» **DATA EXCERPT**:

┄┄┄┄┄┄

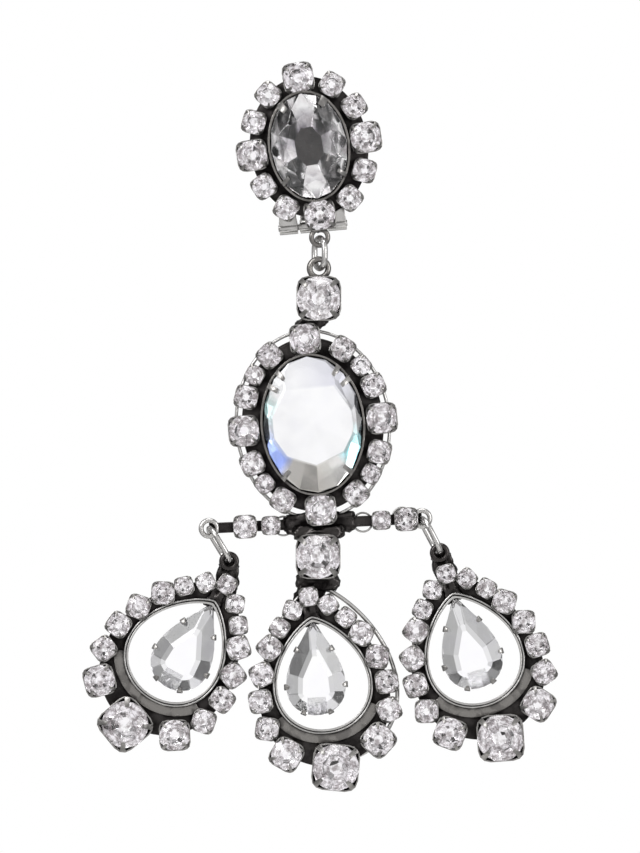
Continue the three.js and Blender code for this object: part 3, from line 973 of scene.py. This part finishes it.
EYELET = loop("eyelet", 1.05, 0.33)
DARK_EYELET = loop("dark_eyelet", 0.95, 0.38, PLATE_SILVER)
DARK_LOOP = loop("dark_loop", 1.22, 0.4, FOOT_SILVER)
LINK = jump_ring("link", 2.0, 1.6, 0.4, 25)
SIDE_RING = jump_ring("side_ring", 2.55, 1.8, 0.36, 10)


def lean_of(joint_name):
    axis = JOINTS[joint_name]["axis"]
    return math.degrees(math.atan2(axis[2], axis[0]))


rings = {"link_ring": set_down(LINK, "link_ring_wire", hung(joint_at("link_swing")))}
for side in ("left", "right"):
    swing = f"{side}_ring_swing"
    ring_place = hung(joint_at(swing), lean_of(swing))
    rings[f"{side}_ring"] = set_down(SIDE_RING, f"{side}_ring_wire", ring_place)
print("rings:", sorted(rings))

# %% [markdown]
# ## Solder
#
# Where the parts were joined by hand the solder lies in soft dark lumps. A lump is a block cast
# halfway to a ball, drawn out between two points and roughened, so that no two sides are alike.

# %% Solder lumps
ROUNDED_BY, LUMP_SIZE, LUMP_HEIGHT = 0.45, 0.7, 0.95
lumps = bpy.data.textures.new("solder_lumps", "CLOUDS")
lumps.noise_scale = LUMP_SIZE


def solder(work, start, end, wide, rise, thick):
    """A flattened lump between two points of the hanging plane."""
    length = math.hypot(end[0] - start[0], end[1] - start[1])
    lump = blank("cube", "solder", size=2)
    open_up(lump, selected="SELECT")
    bpy.ops.mesh.subdivide(number_cuts=11)
    close_up()
    finish_with(lump, "CAST", "rounded", factor=ROUNDED_BY)
    open_up(lump, selected="SELECT")
    draw_in((length + wide) / 2, wide / 2, thick / 2)
    close_up()
    finish_with(lump, "DISPLACE", "lumps", texture=lumps, strength=LUMP_HEIGHT, mid_level=0.5)
    bpy.ops.object.shade_smooth()
    surfaced(lump, PLATE_SILVER)
    turn = math.degrees(math.atan2(end[1] - start[1], end[0] - start[0]))
    place = Place((start[0] + end[0]) / 2, (start[1] + end[1]) / 2, HANG + rise, turn)
    add(work, lump, "solder", place)


def straight_bar(work, start, end, wide, back, front):
    """A flat bar with soft edges between two points of the hanging plane."""
    length = math.hypot(end.x - start.x, end.y - start.y)
    bar = blank("cube", "bar", size=1, location=(0, 0, (back + front) / 2),
                scale=(length, wide, front - back))
    open_up(bar)
    pick(bar, "faces", looks_up)
    step_in(0.22, -0.12)
    place = Place((start.x + end.x) / 2, (start.y + end.y) / 2, HANG, heading(start, end))
    add(work, done(bar, 0.1, PLATE_SILVER), "bar", place)
    return place


print("solder and bars are ready")

# %% [markdown]
# ## The upper and lower square cups and the crossbar
#
# The pendant hangs by a loop on a square cup. The crossbar under the medallion ends in two
# eyelets and carries four stones. The lower cup joins it to the middle drop.

# %% Square cups and crossbar
BAR_WIDE, BAR_BACK, BAR_FRONT = 1.4, -1.6, -0.7
for name in ("upper", "lower"):
    spot = centre_of(f"{name}_connector_stone")
    set_round(pendant_work, "large", hung(spot), f"{name}_connector_crystal")
top_loop = on(hung(joint_at("pendant_swing")), -0.1, 0)
add(pendant_work, DARK_LOOP, "loop", top_loop)
bar_ends = [joint_at(f"{side}_ring_swing") for side in ("left", "right")]
bar_line = straight_bar(pendant_work, *bar_ends, BAR_WIDE, BAR_BACK, BAR_FRONT)
for end in bar_ends:
    add(pendant_work, EYELET, "eyelet", hung(end))
for along, kind in BAR_STONES:
    set_round(pendant_work, kind, on(bar_line, along, 0))
BINDING_RINGS, BINDING_BEHIND = ((12.3, -48.9), (7.1, -49.6), (-3.4, -50.1)), 1.1
BINDING = loop("binding_ring", 1.25, 0.13)
for x, y in BINDING_RINGS:
    add(pendant_work, BINDING, "binding_ring", Place(x, y, HANG - BINDING_BEHIND, 0))
print("the crossbar is", round((bar_ends[1] - bar_ends[0]).length, 1), "mm between its eyelets")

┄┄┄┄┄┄

» **AIM**: Quote exactly the first line of the data and every line after it through the one holding "return math.degrees(math.atan2(axis[2], axis[0]))".

» **FULL SOLUTION**:
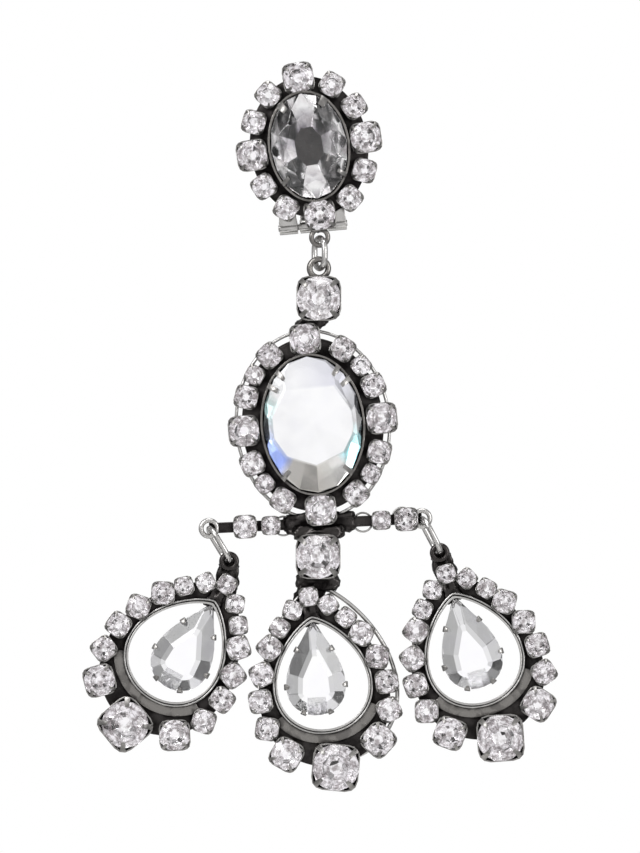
Continue the three.js and Blender code for this object: part 3, from line 973 of scene.py. This part finishes it.
EYELET = loop("eyelet", 1.05, 0.33)
DARK_EYELET = loop("dark_eyelet", 0.95, 0.38, PLATE_SILVER)
DARK_LOOP = loop("dark_loop", 1.22, 0.4, FOOT_SILVER)
LINK = jump_ring("link", 2.0, 1.6, 0.4, 25)
SIDE_RING = jump_ring("side_ring", 2.55, 1.8, 0.36, 10)


def lean_of(joint_name):
    axis = JOINTS[joint_name]["axis"]
    return math.degrees(math.atan2(axis[2], axis[0]))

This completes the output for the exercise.